● The request:
How does the data below read from its first line through the line containing "# side veins"? Print those lines exactly.

Object modeling scripts:
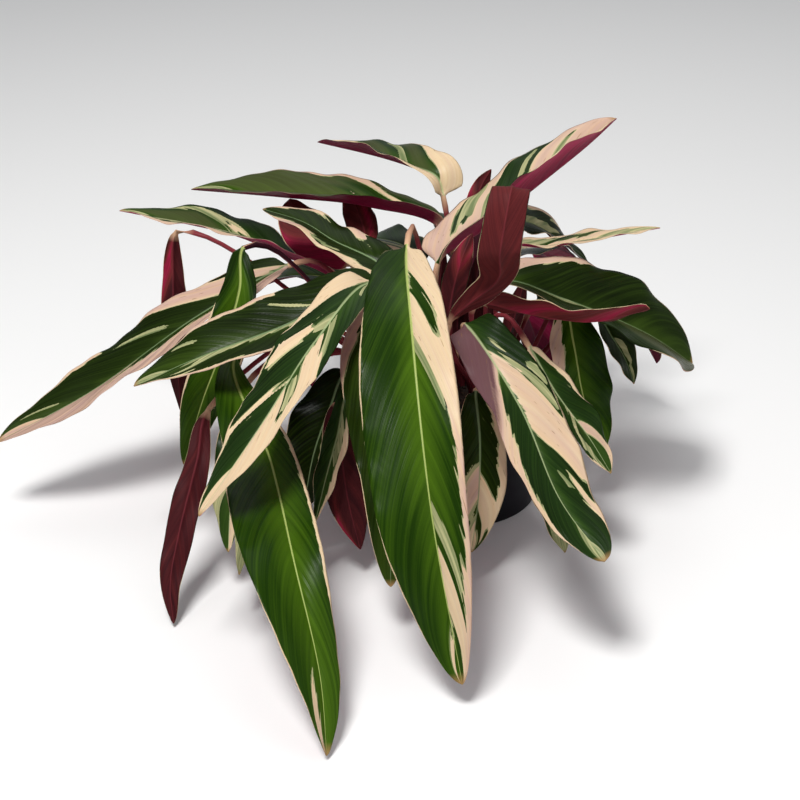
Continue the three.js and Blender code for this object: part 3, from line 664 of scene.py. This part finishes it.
# %% [markdown]
# ## Leaf tissue: what lies where
#
# The pattern could be drawn with the UV map, but a leaf is a tapering shape and its veins run at a slant. So
# each point carries its own numbers instead, in three attributes: its distance along the veins and across, its
# tones, and which face it is on. The noises are drawn in the two distances, so that they stretch along the
# side veins as real streaks do, and what they are added to decides where they cut.

# %% Leaf masks
POINT_NUMBERS = {
    "vein": ("along", "across", "s"), "tone": ("cream", "pale", "pink"), "form": ("under", "stalk", "light")}
STREAK_WIDTH, STREAK_LENGTH = 6 * MM, 20 * MM


def leaf_numbers(tree):
    """Every number that a point of a leaf carries, by name."""
    numbers = {}
    for attribute, parts in POINT_NUMBERS.items():
        split = add(tree, "SeparateXYZ", add(tree, "Attribute", attribute_name=attribute).outputs["Vector"])
        numbers.update(zip(parts, split.outputs))
    return SimpleNamespace(**numbers)


def leaf_masks(tree, leaf):
    """The ragged patches, the midrib, the side veins, and the noise that varies the colours."""
    node = partial(add, tree)
    side = node("Math", leaf.across, 0.0, operation="GREATER_THAN")
    place = node("CombineXYZ",
                 node("Math", leaf.along, 1 / STREAK_WIDTH, operation="MULTIPLY"),
                 node("Math", leaf.across, 1 / STREAK_LENGTH, operation="MULTIPLY"),
                 node("Math", side, 7.0, operation="MULTIPLY"))
    streaks = node("TexNoise", place, links={"Scale": 1.0, "Detail": 2.0, "Roughness": 0.45})
    elsewhere = node("VectorMath", place, (31.0, 5.0, 3.0), operation="ADD")
    other = node("TexNoise", elsewhere, links={"Scale": 0.9, "Detail": 2.0, "Roughness": 0.45})
    broad = node("VectorMath", place, (0.7, 0.25, 1.0), operation="MULTIPLY")
    wide = node("TexNoise", broad, links={"Scale": 1.0, "Detail": 2.0})
    # Fine side veins, drawn about 2 mm apart, twice as far as the real ones so that they show
    hairs = node("VectorMath", place, (3.0, 0.5, 1.0), operation="MULTIPLY")
    veins = node("TexNoise", hairs, links={"Scale": 1.0, "Detail": 2.0, "Roughness": 0.6})

    # Cutting each sum at a sharp edge gives the ragged outline. Pale tissue also fringes some of the cream
    wander = node("Math", node("Math", wide, 0.9, operation="MULTIPLY"), -0.95, operation="ADD")
    cream_sum = node("Math", node("Math", streaks, wander, operation="ADD"), leaf.cream, operation="ADD")
    pale_sum = node("Math", node("Math", other, wander, operation="ADD"), leaf.pale, operation="ADD")
    fringe = node("Math", cream_sum, node("MapRange", wide, 0.35, 0.65, 0.0, 0.3), operation="ADD")
    pale = node("Math", node("MapRange", pale_sum, -0.015, 0.015), node("MapRange", fringe, -0.015, 0.015),
                operation="MAXIMUM")

    # The midrib narrows from about 1.5 mm to a hair at the tip
    from_rib = node("Math", leaf.across, operation="ABSOLUTE")
    rib_width = node("MapRange", leaf.s, 0.0, 1.0, 0.8 * MM, 0.12 * MM)
    rib = node("MapRange", node("Math", from_rib, rib_width, operation="DIVIDE"), 0.5, 1.4, 0.75, 0.0)
    return SimpleNamespace(
        streaks=streaks, other=other, wide=wide, veins=veins, pale=pale, rib=rib, from_rib=from_rib,
        cream=node("MapRange", cream_sum, -0.012, 0.012), calm=node("MapRange", wide, 0.3, 0.7, -0.11, 0.11))


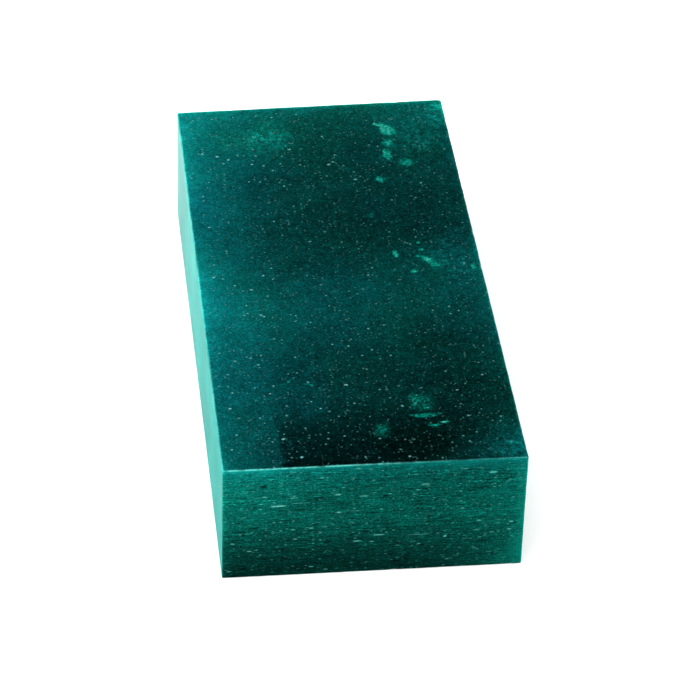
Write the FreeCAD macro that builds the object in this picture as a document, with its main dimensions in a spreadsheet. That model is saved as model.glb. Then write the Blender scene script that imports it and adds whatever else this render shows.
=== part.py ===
"""Carving wax block: a cast slab of hard green wax, sawn to length.

Frame: millimetres, +Z up. The origin is the centre of the bounding box's base. X runs across the
block, Y along it, and the square sawn end faces -Y. The other end was sawn a little out of square,
so the block is full length along its +X side and shorter along its -X side.
"""

import os

import FreeCAD
import Part
import Sketcher

V = FreeCAD.Vector

# Alias, value in millimetres (or degrees), what it is.
DRIVING_DIMENSIONS = [
    ("block_width", "81", "across the block, cast side to cast side"),
    ("block_length", "178", "along the longer side, end to end"),
    ("block_height", "36.5", "cast top to cast base"),
    ("end_skew_angle", "1.55", "degrees that the far end is sawn out of square"),
    ("saw_overrun", "5", "how far the saw cut runs past the block on each side"),
    ("cast_edge_radius", "0.6", "rounding of the four long edges, left by the mould"),
    ("sawn_edge_break", "0.25", "flat scraped along the edges of both sawn ends"),
]


def make_sheet(doc):
    """The spreadsheet that drives every size."""
    sheet = doc.addObject("Spreadsheet::Sheet", "sizes")
    for row, (alias, value, meaning) in enumerate(DRIVING_DIMENSIONS, start=1):
        sheet.set(f"A{row}", alias)
        sheet.set(f"B{row}", value)
        sheet.set(f"C{row}", meaning)
        sheet.setAlias(f"B{row}", alias)
    doc.recompute()
    return sheet


def origin_plane(body, role):
    """One of the body's own origin planes, by its role."""
    return next(f for f in body.Origin.OriginFeatures if f.Role == role)


def new_sketch(body, name, role):
    """An empty sketch on one of the body's origin planes."""
    sketch = body.newObject("Sketcher::SketchObject", name)
    sketch.AttachmentSupport = (origin_plane(body, role), [""])
    sketch.MapMode = "FlatFace"
    return sketch


def closed_outline(sketch, corners):
    """Straight lines through the corners, joined end to end."""
    count = len(corners)
    for i in range(count):
        sketch.addGeometry(Part.LineSegment(corners[i], corners[(i + 1) % count]), False)
    for i in range(count):
        sketch.addConstraint(Sketcher.Constraint("Coincident", i, 2, (i + 1) % count, 1))


def drive(sketch, name, constraint, expression):
    """Adds a named dimension to the sketch and binds it to the sheet."""
    index = sketch.addConstraint(constraint)
    sketch.renameConstraint(index, name)
    sketch.setExpression(f"Constraints.{name}", expression)


def cast_slab(body):
    """The slab as it left the mould: its full cross-section, as long as the block's longer side."""
    section = new_sketch(body, "slab_plan", "XY_Plane")
    half_width, half_length = 40.0, 90.0
    closed_outline(section, [V(-half_width, -half_length, 0), V(half_width, -half_length, 0),
                             V(half_width, half_length, 0), V(-half_width, half_length, 0)])
    for line, way in enumerate(("Horizontal", "Vertical", "Horizontal", "Vertical")):
        section.addConstraint(Sketcher.Constraint(way, line))
    section.addConstraint(Sketcher.Constraint("Symmetric", 0, 1, 2, 1, -1, 1))
    drive(section, "across", Sketcher.Constraint("DistanceX", 0, 1, 0, 2, 80.0),
          "sizes.block_width")
    drive(section, "along", Sketcher.Constraint("DistanceY", 1, 1, 1, 2, 180.0),
          "sizes.block_length")
    slab = body.newObject("PartDesign::Pad", "slab")
    slab.Profile = section
    slab.setExpression("Length", "sizes.block_height")
    return slab


def skewed_saw_cut(body):
    """Takes a thin wedge off the far end, which leaves it out of square in plan."""
    wedge = new_sketch(body, "saw_cut_plan", "XY_Plane")
    closed_outline(wedge, [V(45, 88, 0), V(45, 95, 0), V(-45, 95, 0), V(-45, 84, 0)])
    wedge.addConstraint(Sketcher.Constraint("Vertical", 0))
    wedge.addConstraint(Sketcher.Constraint("Horizontal", 1))
    wedge.addConstraint(Sketcher.Constraint("Vertical", 2))
    half_reach = "(sizes.block_width / 2 + sizes.saw_overrun)"
    half_length = "sizes.block_length / 2"
    tangent = "tan(sizes.end_skew_angle * 1 deg)"
    drive(wedge, "right_reach", Sketcher.Constraint("DistanceX", -1, 1, 0, 1, 45.0), half_reach)
    drive(wedge, "left_reach", Sketcher.Constraint("DistanceX", 2, 2, -1, 1, 45.0), half_reach)
    drive(wedge, "outer_side", Sketcher.Constraint("DistanceY", -1, 1, 1, 1, 95.0),
          f"{half_length} + sizes.saw_overrun")
    drive(wedge, "cut_at_right", Sketcher.Constraint("DistanceY", -1, 1, 0, 1, 90.0),
          f"{half_length} + sizes.saw_overrun * {tangent}")
    drive(wedge, "cut_at_left", Sketcher.Constraint("DistanceY", -1, 1, 2, 2, 85.0),
          f"{half_length} - (sizes.block_width + sizes.saw_overrun) * {tangent}")
    cut = body.newObject("PartDesign::Pocket", "far_end_cut")
    cut.Profile = wedge
    cut.Type = "ThroughAll"
    cut.Midplane = True
    return cut


def edge_names(shape, wanted):
    """Names of the shape's edges that the test accepts."""
    return [f"Edge{i}" for i, edge in enumerate(shape.Edges, start=1) if wanted(edge)]


def runs_lengthwise(edge):
    """True for the four long edges, which the mould made."""
    ends = [v.Point for v in edge.Vertexes]
    return len(ends) == 2 and abs(ends[0].y - ends[1].y) > 0.5 * edge.BoundBox.DiagonalLength


def on_one_end(shape):
    """A test for the edges that lie wholly on one of the two sawn ends."""
    middle = shape.BoundBox.Center.y
    reach = 0.9 * shape.BoundBox.YLength / 2
    return lambda edge: abs(edge.BoundBox.Center.y - middle) > reach


def dress(body, kind, name, base, names, size_property, alias):
    """A fillet or chamfer over the named edges, sized from the sheet."""
    dressing = body.newObject(f"PartDesign::{kind}", name)
    dressing.Base = (base, names)
    dressing.setExpression(size_property, f"sizes.{alias}")
    return dressing


def wax_block(doc):
    """The one piece: cast slab, skewed cut, rounded cast edges, scraped sawn edges."""
    body = doc.addObject("PartDesign::Body", "wax_block")
    body.Label = "wax_block"
    slab = cast_slab(body)
    doc.recompute()
    full = slab.Shape.Volume
    cut = skewed_saw_cut(body)
    doc.recompute()
    if not cut.Shape.Volume < full:
        raise RuntimeError("the far end's saw cut took nothing off")
    rounding = dress(body, "Fillet", "cast_edges", cut,
                     edge_names(cut.Shape, runs_lengthwise), "Radius", "cast_edge_radius")
    doc.recompute()
    dress(body, "Chamfer", "sawn_edges", rounding,
          edge_names(rounding.Shape, on_one_end(rounding.Shape)), "Size", "sawn_edge_break")
    doc.recompute()
    return body


def check(doc, pieces):
    """Stops unless every object computed and every piece is one valid closed solid."""
    for obj in doc.Objects:
        if "Invalid" in obj.State or "Error" in obj.State:
            raise RuntimeError(f"{obj.Name} failed: {obj.State}")
    for piece in pieces:
        shape = piece.Shape
        if shape.isNull() or not shape.isValid() or len(shape.Solids) != 1:
            raise RuntimeError(f"{piece.Label} isn't one valid solid")
        box = shape.BoundBox
        print(f"{piece.Label}: {box.XLength:.2f} x {box.YLength:.2f} x {box.ZLength:.2f} mm,"
              f" {shape.Volume / 1000:.1f} cm3, {len(shape.Faces)} faces")


def main():
    doc = FreeCAD.newDocument("wax_block_document")
    make_sheet(doc)
    pieces = [wax_block(doc)]
    check(doc, pieces)
    os.makedirs("parts", exist_ok=True)
    for piece in pieces:
        piece.Shape.exportStep(os.path.join("parts", piece.Label + ".step"))


main()
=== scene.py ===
"""Looks of the carving wax block: its own mesh, with saw marks, pits, scuffs and edge wear, and
three finishes of one dark green wax, whose tone also holds painted light, painted shade, a painted
dark reflection and painted edge highlights. The slab is modelled in millimetres from its front left
bottom corner (x across, y along, z up) and moved into the row frame, in metres, at the end."""

import itertools
import math

import bpy
import numpy as np
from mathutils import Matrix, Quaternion, Vector
from mathutils.geometry import delaunay_2d_cdt


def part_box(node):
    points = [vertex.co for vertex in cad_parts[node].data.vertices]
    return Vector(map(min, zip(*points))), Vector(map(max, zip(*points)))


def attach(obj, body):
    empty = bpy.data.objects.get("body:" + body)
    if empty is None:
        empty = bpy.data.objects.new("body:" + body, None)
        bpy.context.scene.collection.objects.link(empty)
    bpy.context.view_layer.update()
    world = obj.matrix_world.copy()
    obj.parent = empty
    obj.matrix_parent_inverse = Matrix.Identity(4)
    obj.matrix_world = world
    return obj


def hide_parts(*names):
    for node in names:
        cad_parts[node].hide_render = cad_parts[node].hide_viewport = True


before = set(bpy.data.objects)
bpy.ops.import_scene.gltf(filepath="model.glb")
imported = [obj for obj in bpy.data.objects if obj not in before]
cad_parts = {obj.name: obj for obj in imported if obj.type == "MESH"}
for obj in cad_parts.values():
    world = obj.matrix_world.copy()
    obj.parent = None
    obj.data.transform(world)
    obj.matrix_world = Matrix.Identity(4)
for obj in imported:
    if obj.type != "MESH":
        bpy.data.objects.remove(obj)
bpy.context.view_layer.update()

MM = 0.001
NODE = "wax_block"


# ---- The slab's box -----------------------------------------------------------------------------

low, high = (np.array(corner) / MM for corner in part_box(NODE))
size = high - low
WIDTH, LENGTH, HEIGHT = size


def left_side_length():
    """The slab's length along its left side, which the skewed far end cuts short."""
    points = np.array([v.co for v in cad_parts[NODE].data.vertices]) / MM - low
    return points[points[:, 0] < 1.0][:, 1].max()


LEFT_SHARE = left_side_length() / LENGTH


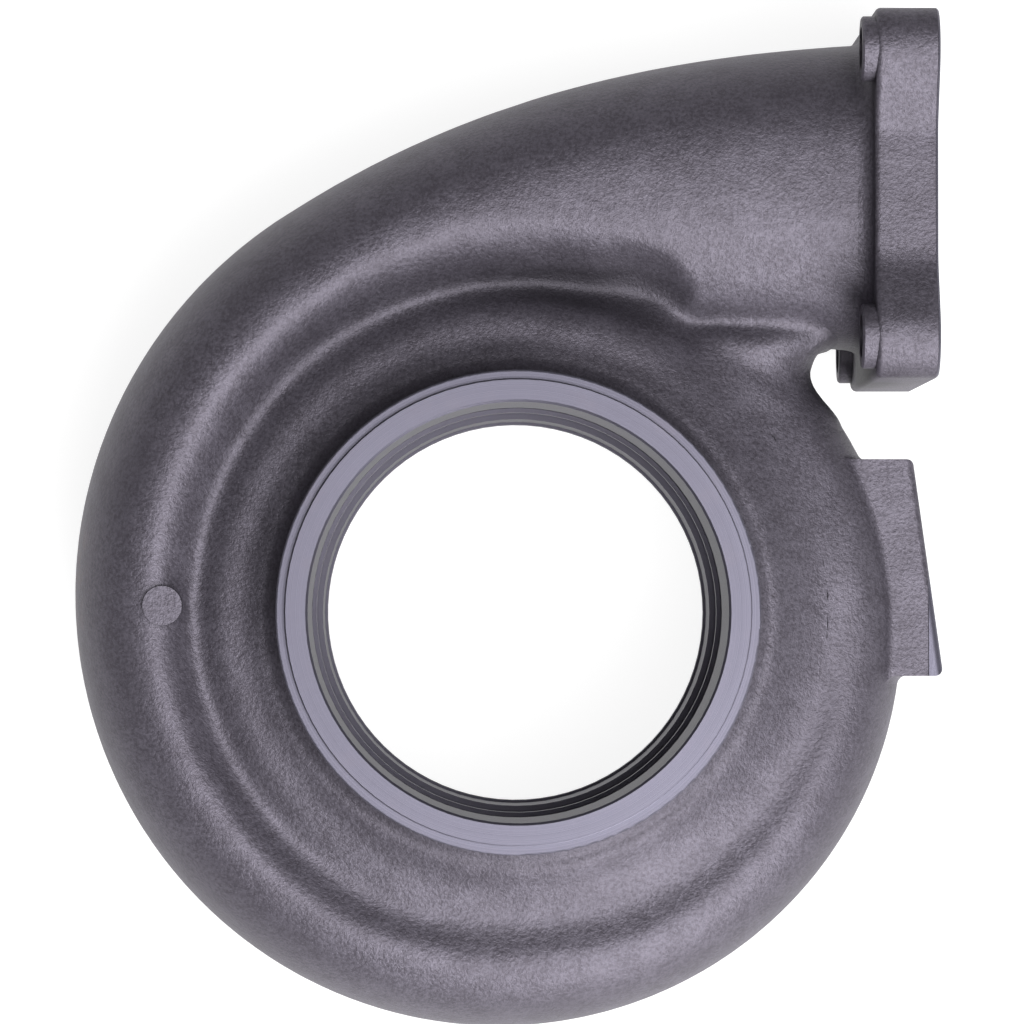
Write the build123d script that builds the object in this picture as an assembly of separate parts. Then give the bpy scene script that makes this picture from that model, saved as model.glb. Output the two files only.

● Solution to this exercise:
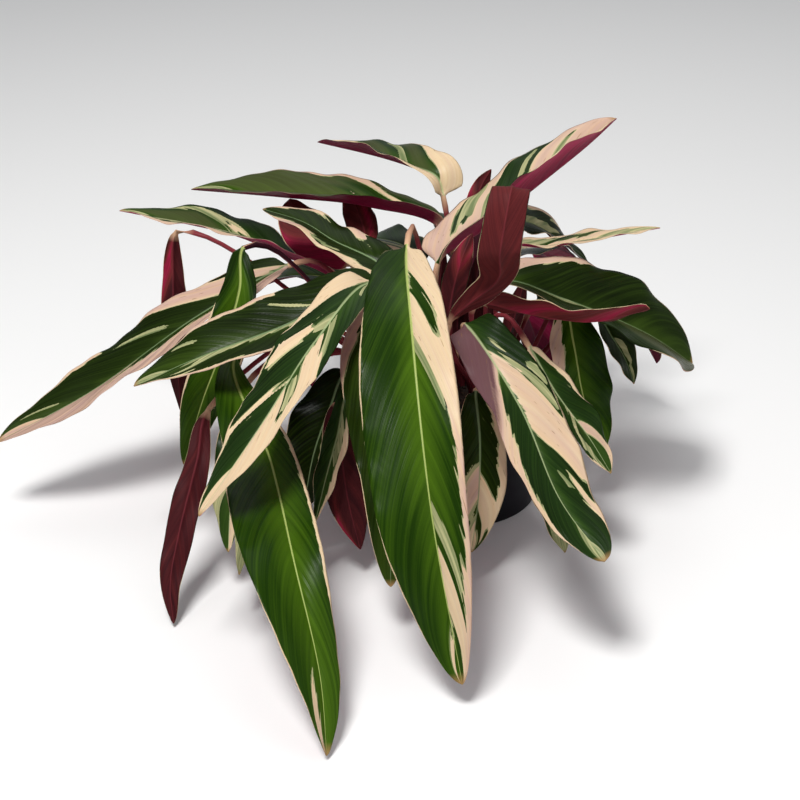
Continue the three.js and Blender code for this object: part 3, from line 664 of scene.py. This part finishes it.
# %% [markdown]
# ## Leaf tissue: what lies where
#
# The pattern could be drawn with the UV map, but a leaf is a tapering shape and its veins run at a slant. So
# each point carries its own numbers instead, in three attributes: its distance along the veins and across, its
# tones, and which face it is on. The noises are drawn in the two distances, so that they stretch along the
# side veins as real streaks do, and what they are added to decides where they cut.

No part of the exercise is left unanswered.